The main limitation is scope. Kafka tiered storage can offload older completed log segments to a remote tier, reducing local retention pressure, but active data and broker-local operational responsibilities can remain important.
Does Kafka tiered storage make brokers stateless?
No. Tiered storage does not automatically make Kafka brokers stateless. A stateless broker architecture requires durable log ownership to be separated from broker-local disks, not merely older segments copied to remote storage.
When is Kafka tiered storage enough?
Tiered storage can be enough when long retention is the dominant problem, historical reads are controlled, and broker-local recovery and scaling are already acceptable. It is a targeted retention architecture improvement.
Why can remote reads become expensive?
Remote reads may use object storage or another external backend.
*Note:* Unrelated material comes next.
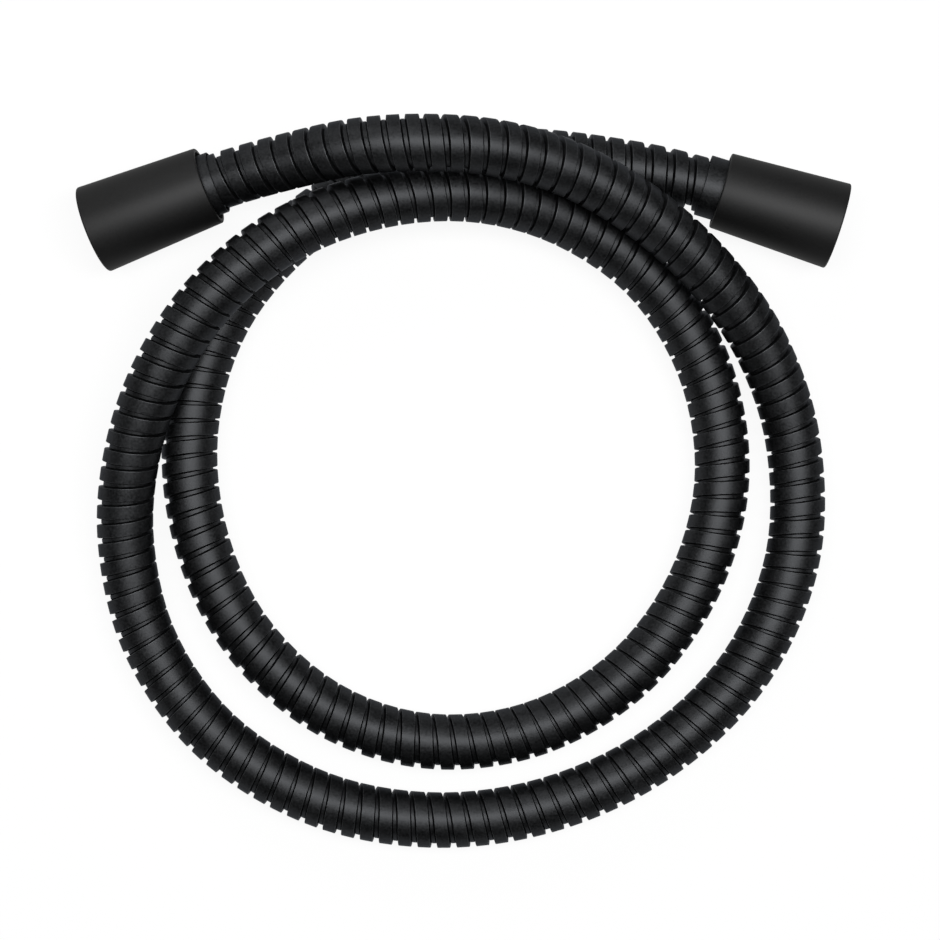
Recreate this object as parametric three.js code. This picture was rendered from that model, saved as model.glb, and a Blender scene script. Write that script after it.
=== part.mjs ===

Large replays can create request volume, data transfer, throttling exposure, and latency tails that are different from local fetch behavior.
How is shared primary storage different from remote log storage?
Remote log storage usually stores older segments outside the broker. Shared primary storage treats the external storage layer as the primary durable home for stream data, with brokers acting more like replaceable compute over shared state.
Where does AutoMQ fit?
AutoMQ fits when the desired change is storage-compute separation rather than retention offload alone. It keeps Kafka protocol compatibility while using S3Stream and shared object storage so persistent stream data is not tied to broker-local disks.